» **Collected material**
+ + +

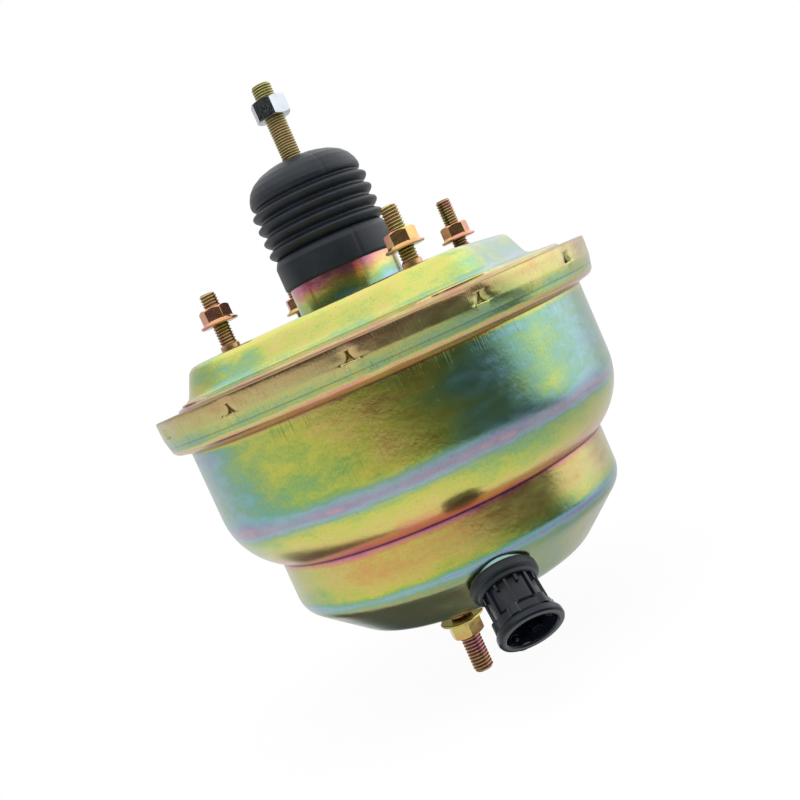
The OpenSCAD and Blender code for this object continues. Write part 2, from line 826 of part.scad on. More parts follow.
module poppet_valve() {
    z0 = z_air_seat + fit_gap;
    bellows_r = poppet_r;
    color(rubber)
        rotate_extrude()
            polygon([[rod_r + 0.4, z0], [poppet_r, z0], [poppet_r, z0 + poppet_t],
                     [bellows_r + 0.8, z0 + poppet_t + 2], [bellows_r, z0 + poppet_t + 4],
                     [bellows_r + 0.8, z0 + poppet_t + 6], [bellows_r + 0.8, z_poppet_top - poppet_bead_h],
                     [bore_r - fit_gap, z_poppet_top - poppet_bead_h], [bore_r - fit_gap, z_poppet_top],
                     [bellows_r - 0.6, z_poppet_top], [bellows_r - 0.6, z0 + poppet_t + 6],
                     [bellows_r - 1.4, z0 + poppet_t + 4], [bellows_r - 0.6, z0 + poppet_t + 2],
                     [bellows_r - 1.4, z0 + poppet_t], [rod_r + 0.4, z0 + poppet_t]]);
}

module poppet_spring() {
    r = poppet_r - 3;
    color(steel_bare)
        spring(r, r, z_air_seat + fit_gap + poppet_t, z_poppet_top, 4.5, poppet_wire, 16, 6);
}

module poppet_retainer() {
    color(steel_bare) ring(retainer_bore_r, bore_r - fit_gap, z_poppet_top, z_retainer);
}

module rod_return_spring() {
    color(steel_bare)
        spring(rod_r + 5, rod_r + 2.4, z_retainer, z_retainer + rod_spring_len, 5, rod_wire, 16, 6);
}

module rod_spring_washer() {
    z0 = z_retainer + rod_spring_len;
    color(steel_bare) ring(rod_r + fit_gap, washer_r, z0, z0 + washer_t);
}

module air_filter() {
    color([0.32, 0.33, 0.35])
        ring(filter_bore_r, bore_r - fit_gap, z_filter_cap - filter_cap_t - filter_h, z_filter_cap - filter_cap_t);
}

module filter_cap() {
    color(plastic)
        difference() {
            ring(filter_bore_r + 0.4, bore_r - fit_gap, z_filter_cap - filter_cap_t, z_filter_cap);
            for (i = [0:7])
                rotate([0, 0, 45 * i])
                    translate([(filter_bore_r + bore_r) / 2, 0, 0])
                        rod(1.5, z_filter_cap - filter_cap_t - 1, z_filter_cap + 1);
        }
}

// Pedal rod with its ball end, thin shank and threaded length

module pedal_rod() {
    shank_end = z_ball + 9;
    nut_top = rod_nut_z + rod_nut_h;
    color(steel_gold) {
        translate([0, 0, z_ball]) sphere(r = ball_r);
        rod(neck_shank_r, z_ball, shank_end);
        rotate_extrude()
            polygon([[0, shank_end - eps], [neck_shank_r, shank_end - eps], [rod_r, shank_end + 2],
                     [rod_r, nut_top], [rod_lead_r, nut_top + 0.3], [rod_lead_r, rod_tip - 1],
                     [rod_lead_r - 1, rod_tip], [0, rod_tip]]);
    }
}

module rod_nut() {
    corner = rod_nut_flat / sqrt(3);
    color([0.85, 0.86, 0.88])
        difference() {
            intersection() {
                translate([0, 0, rod_nut_z]) cylinder(r = corner, h = rod_nut_h, $fn = 6);
                rotate_extrude()
                    polygon([[0, rod_nut_z], [corner - 1, rod_nut_z], [corner + 0.6, rod_nut_z + 1],
                             [corner + 0.6, rod_nut_z + rod_nut_h - 1], [corner - 1, rod_nut_z + rod_nut_h],
                             [0, rod_nut_z + rod_nut_h]]);
            }
            rod(rod_r + fit_gap, rod_nut_z - 1, rod_nut_z + rod_nut_h + 1);
        }
}

// Guide, seal and washer in the neck

neck_bore_r = neck_r - sheet_t;

module neck_guide() {
    color(plastic) ring(tail_r + 0.1, neck_bore_r - fit_gap, guide_z[0], guide_z[1]);
}

module neck_seal() {
    z0 = neck_seal_z[0];
    z1 = neck_seal_z[1];
    color(rubber)
        rotate_extrude()
            polygon([[tail_r + run_gap, z0], [neck_bore_r - fit_gap, z0], [neck_bore_r - fit_gap, z1],
                     [neck_bore_r - 2, z1], [neck_bore_r - 2, z0 + 2.5], [tail_r + run_gap + 1.2, z0 + 2.5],
                     [tail_r + run_gap + 1.2, z1 - 2], [tail_r + run_gap, z1 - 1.2]]);
}

module neck_seal_washer() {
    color(steel_bare)
        ring(tail_r + 1, neck_bore_r - fit_gap, neck_seal_z[1], neck_seal_z[1] + neck_washer_t);
}

// Boot: cuff on the neck, folds, domed end round the pedal rod

groove_r = fold_r - fold_depth;
fold_span = dome_z - 1.5 - cuff_z[1];
pitch = fold_span / boot_folds;

function fold_points(o) = [for (k = [0:boot_folds - 1], s = [-0.5, -0.3, -0.13, 0.13, 0.3]) let (
    z = cuff_z[1] + pitch * (k + 0.5 + s),
    r = s == -0.5 ? groove_r : abs(s) > 0.2 ? fold_r - 1.1 : fold_r)
    [r - o, z]];

module boot() {
    outer = concat(
        [[cuff_r - cuff_lip, cuff_z[0]], [cuff_r, cuff_z[0] + cuff_lip],
         [cuff_r, cuff_z[1] - 3.6], [cuff_r - 0.8, cuff_z[1] - 1.4]],
        fold_points(0),
        [[groove_r, dome_z - 1.8], [dome_r - 0.4, dome_z - 0.8], [dome_r, dome_z],
         [dome_r - 0.3, dome_z + 2], [dome_r * 0.91, dome_z + 6], [dome_r * 0.80, dome_z + 10],
         [dome_r * 0.70, dome_z + 12], [dome_r * 0.52, dome_top - 1], [rod_r + 3, dome_top]]);
    inner = concat(
        [[neck_r + fit_gap, cuff_z[0]], [neck_r + fit_gap, neck_h + run_gap],
         [groove_r - boot_wall, neck_h + run_gap + 0.5]],
        fold_points(boot_wall),
        [[groove_r - boot_wall, dome_z - 1.8], [dome_r - boot_wall - 0.4, dome_z],
         [dome_r - boot_wall - 0.7, dome_z + 2], [dome_r * 0.91 - boot_wall, dome_z + 5.4],
         [dome_r * 0.76 - boot_wall, dome_z + 9], [dome_r * 0.5, dome_top - 3.2],
         [rod_r + run_gap, dome_top - 3.2], [rod_r + run_gap, dome_top]]);
    color(rubber) rotate_extrude() polygon(concat(outer, reversed(inner)));
}

// Vacuum port: rubber grommet in the shell and a hollow plug in it

grommet_top = boss_rise + grommet_t;

module valve_grommet() {
    lip_r = grommet_neck_r + 2.2;
    z_in = boss_rise - sheet_t;
    color(rubber)
        at_port()
            rotate_extrude()
                polygon([[grommet_bore_r, z_in - grommet_lip_t], [lip_r - 1, z_in - grommet_lip_t],
                         [lip_r, z_in - 1], [lip_r, z_in - fit_gap],
                         [grommet_neck_r - fit_gap, z_in - fit_gap], [grommet_neck_r - fit_gap, boss_rise + fit_gap],
                         [grommet_r, boss_rise + fit_gap], [grommet_r, grommet_top - 1.6],
                         [grommet_r - 1, grommet_top - 0.7], [plug_r + collar_lip_w + 0.4, grommet_top - 0.7],
                         [plug_r + collar_lip_w, grommet_top + collar_lip_h],
                         [plug_r + fit_gap, grommet_top + collar_lip_h], [plug_r + fit_gap, grommet_top],
                         [grommet_bore_r, grommet_top]]);
}

// Bars up the plug's barrel, from the grommet's lip
module plug_bars(count, start, z_low, len) {
    for (i = [0:count - 1])
        rotate([0, 0, start + 360 * i / count])
            translate([plug_r - 0.6, -0.7, z_low]) cube([1.3, 1.4, len]);
}

module port_plug() {
    z0 = grommet_top + fit_gap;
    z1 = z0 + plug_len;
    z_bars = z0 + collar_lip_h + 0.2;
    bar_count = 8;
    lobe_r = 3;
    lobe_h = 4.6;
    lug_r = 3.4;
    rim_r = mouth_r + rim_w + 1.2;
    stem_end = boss_rise - sheet_t - grommet_lip_t - 2;
    color([0.08, 0.09, 0.10])
        at_port() {
            difference() {
                union() {
                    rod(grommet_bore_r - fit_gap, stem_end, z0 + 1);
                    rod(plug_r, z0, z1 - rim_h);
                    rotate_extrude()
                        polygon([[0, z1 - rim_h - 5], [plug_r, z1 - rim_h - 5], [plug_r + 1.6, z1 - rim_h - 3.5],
                                 [plug_r + 1.6, z1 - rim_h - 1], [rim_r, z1 - rim_h + 1.5],
                                 [rim_r, z1 - 1.2], [rim_r - 1.2, z1], [0, z1]]);
                    plug_bars(bar_count, 8, z_bars, plug_len - rim_h - 2);
                    plug_bars(bar_count, 8 + 180 / bar_count, z_bars, 3);
                    for (i = [0:5])
                        rotate([0, 0, 60 * i + 20])
                            translate([plug_r - 0.4, 0, z1 - rim_h - lobe_h]) cylinder(r = lobe_r, h = lobe_h);
                    rotate([0, 0, -18])
                        translate([rim_r - 1.9, 0, z1 - 3.2]) cylinder(r = lug_r, h = 2.6);
                }
                rod(mouth_r, z0 + plug_floor_t, z1 + 1);
                rod(grommet_bore_r - 2.5, stem_end - 1, z0);
            }
        }
}

front_shell();
rear_shell();
front_reinforcement_plate();
rear_reinforcement_plate();
firewall_studs();
firewall_stud_nuts();
master_studs();
master_stud_nuts();
centre_divider();
divider_seal();
front_diaphragm();
rear_diaphragm();
front_diaphragm_plate();
rear_diaphragm_plate();
front_diaphragm_nut();
rear_diaphragm_clip();
power_piston();
return_spring();
reaction_disc();
output_rod();
output_rod_clip();
output_rod_screw();
output_rod_seal();
output_seal_cup();
valve_plunger();
stop_key();
poppet_valve();
poppet_spring();
poppet_retainer();
pedal_rod();
rod_return_spring();
rod_spring_washer();
air_filter();
filter_cap();
neck_guide();
neck_seal();
neck_seal_washer();
boot();
rod_nut();
valve_grommet();
port_plug();
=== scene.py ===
import math

import bmesh
import bpy
from mathutils import Matrix, Vector


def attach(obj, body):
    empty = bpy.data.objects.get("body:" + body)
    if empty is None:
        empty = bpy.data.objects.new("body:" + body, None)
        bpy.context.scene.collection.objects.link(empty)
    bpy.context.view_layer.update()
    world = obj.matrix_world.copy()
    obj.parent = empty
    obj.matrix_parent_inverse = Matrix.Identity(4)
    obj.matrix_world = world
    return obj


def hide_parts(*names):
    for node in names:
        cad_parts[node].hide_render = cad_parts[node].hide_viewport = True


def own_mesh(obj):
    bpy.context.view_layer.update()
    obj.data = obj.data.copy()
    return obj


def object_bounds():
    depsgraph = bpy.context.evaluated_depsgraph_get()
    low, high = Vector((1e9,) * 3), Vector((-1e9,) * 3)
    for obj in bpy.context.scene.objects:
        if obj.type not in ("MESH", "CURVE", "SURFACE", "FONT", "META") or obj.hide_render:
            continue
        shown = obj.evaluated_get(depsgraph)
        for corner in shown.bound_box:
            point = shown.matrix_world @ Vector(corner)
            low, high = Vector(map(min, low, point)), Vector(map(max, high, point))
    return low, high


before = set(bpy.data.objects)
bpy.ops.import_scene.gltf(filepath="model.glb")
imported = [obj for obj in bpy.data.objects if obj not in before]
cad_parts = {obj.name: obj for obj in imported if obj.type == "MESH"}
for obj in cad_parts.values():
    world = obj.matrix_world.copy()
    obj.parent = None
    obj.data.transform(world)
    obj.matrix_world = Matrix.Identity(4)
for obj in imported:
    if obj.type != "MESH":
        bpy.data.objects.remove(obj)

# Millimetres in, metres out: profiles are drawn in the part's own millimetres
MM = 0.001
cad_box = [list(corner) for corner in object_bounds()]
scene = bpy.context.scene


# Camera and studio

def put(name, data):
    made = bpy.data.objects.new(name, data)
    scene.collection.objects.link(made)
    return made


def make_camera():
    """The photograph's view: level with the band's top and looking slightly down, rolled so that
    the pedal rod leans left."""
    azimuth = math.radians(19.9)
    pitch = math.radians(4.35)
    roll = math.radians(-24)
    distance = 0.5096
    height = -0.0158
    data = bpy.data.cameras.new("photo_camera")
    data.lens = 46.9
    data.clip_start = 0.01
    camera = put("photo_camera", data)
    place = Matrix.Translation((distance * math.sin(azimuth), -distance * math.cos(azimuth), height))
    turn = (Matrix.Rotation(azimuth, 4, "Z") @ Matrix.Rotation(math.pi / 2 - pitch, 4, "X")
            @ Matrix.Rotation(roll, 4, "Z"))
    camera.matrix_world = place @ turn
    scene.camera = camera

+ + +

» **Task brief**
The line with "front_shell();" marks the start and the line with "depsgraph = bpy.context.evaluated_depsgraph_get()" marks the end; transcribe every line in that stretch, unchanged.

» **Written response**
front_shell();
rear_shell();
front_reinforcement_plate();
rear_reinforcement_plate();
firewall_studs();
firewall_stud_nuts();
master_studs();
master_stud_nuts();
centre_divider();
divider_seal();
front_diaphragm();
rear_diaphragm();
front_diaphragm_plate();
rear_diaphragm_plate();
front_diaphragm_nut();
rear_diaphragm_clip();
power_piston();
return_spring();
reaction_disc();
output_rod();
output_rod_clip();
output_rod_screw();
output_rod_seal();
output_seal_cup();
valve_plunger();
stop_key();
poppet_valve();
poppet_spring();
poppet_retainer();
pedal_rod();
rod_return_spring();
rod_spring_washer();
air_filter();
filter_cap();
neck_guide();
neck_seal();
neck_seal_washer();
boot();
rod_nut();
valve_grommet();
port_plug();
=== scene.py ===
import math

import bmesh
import bpy
from mathutils import Matrix, Vector


def attach(obj, body):
    empty = bpy.data.objects.get("body:" + body)
    if empty is None:
        empty = bpy.data.objects.new("body:" + body, None)
        bpy.context.scene.collection.objects.link(empty)
    bpy.context.view_layer.update()
    world = obj.matrix_world.copy()
    obj.parent = empty
    obj.matrix_parent_inverse = Matrix.Identity(4)
    obj.matrix_world = world
    return obj


def hide_parts(*names):
    for node in names:
        cad_parts[node].hide_render = cad_parts[node].hide_viewport = True


def own_mesh(obj):
    bpy.context.view_layer.update()
    obj.data = obj.data.copy()
    return obj


def object_bounds():
    depsgraph = bpy.context.evaluated_depsgraph_get()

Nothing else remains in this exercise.